The day books told the stories of everyday life. Calls to ask about opening hours of gay clubs and lesbian bars. Warnings of police raids on cottaging sites. Offers of queer-friendly jobs and accommodation. People wanting to talk about love and loss and fear. Coming-out and going-back in stories. Kids questioning their sexuality and talking about being bullied. Threads lasting days and weeks piecing together fake stories. Notes about the latest late-night drunken hoax calls, from funny to fearful. And reminders to lock the door (security was important), along with arguments about what had been taken from the fridge or left on the floor and who didn’t do the washing up.
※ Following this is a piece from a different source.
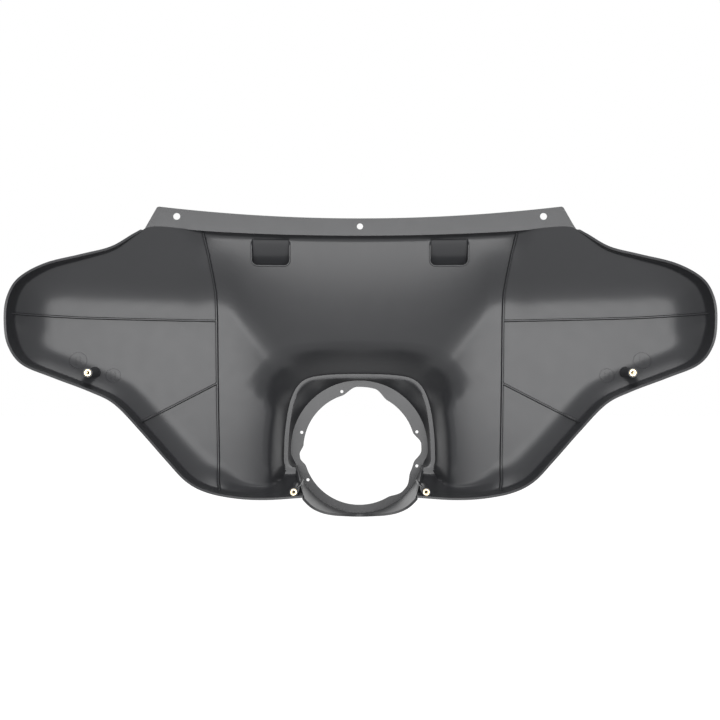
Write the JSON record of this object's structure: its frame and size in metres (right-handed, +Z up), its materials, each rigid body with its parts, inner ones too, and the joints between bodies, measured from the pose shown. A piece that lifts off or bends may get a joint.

All of queer life writ large in scrawling handwriting on cheap lined paper. 

Queer widowhood in the 1980s

One of the things I learned from going through the archives was the lack of recognition of widowhood from outside of the LGBTQIA+ community, and the lack of targeted support. I believe that this was due, at least in part, to the relative newness of the legalisation of homosexuality (this occurred in 1967), and the myth that same-sex relationships weren’t stable or long term, like heterosexual ones.

As is often true in the LGBTQIA+ community, the support came from within. The Switchboard volunteer and gay rights campaigner Dudley Cave recognised the need for support and created the Lesbian and Gay Bereavement Project in the 1980s. His mentions of the project appear throughout the day books, along with stories of widowhood, anticipatory grief, angry and combative families, rejection and loss of property. There are, however, stories of kindness from employers, clergy, families and friends. 

What has changed


As well as being a time for looking back, LGBT+ History Month is a time for examining where we are now and for looking forward. 

Sadly, some things haven’t changed between the 1980s and now. I was told on Facebook the other week that there was no such thing as a LGBTQIA+ community, and this was reiterated even after I said that there truly was, and I knew because I was part of it. There are still people who don’t regard same-sex relationships as real relationships (and therefore don’t see same-sex bereaved people as real widows). And there are still widows who have to fight for their rights as bereaved people to plan funerals for their loved ones, stay in properties and access pensions and inheritances. Dudley Cave advised people in same-sex relationships to make wills and name partners as next of kin, and this remains vital for LGBTQIA+ people who are not married or in civil partnerships.

There are things that have truly changed for the better, though. There is greater acceptance than there was in the 1980s. Generally, LGBTQIA+ people are much more able to present as who they are, and walk down the street hand in hand with the people they love, although there are still challenges. Same-sex couples can legally marry or enter into a civil partnership, thanks to years of campaigning, and people across the LGBTQIA+ community are legally protected from discrimination. 

Things are better for LGBTQIA+ widows too. There are communities and charities that provide support, building on the work of Dudley Cave. As a member of the LGBTQIA+ community, I have received amazing support from the peer support network WAY Widowed and Young. 

The WAY LGBTQIA+ group provided me with a safe space to come out after my husband’s death, and has supported me, and so many others, as we navigate queer widowhood, with its associated challenges.”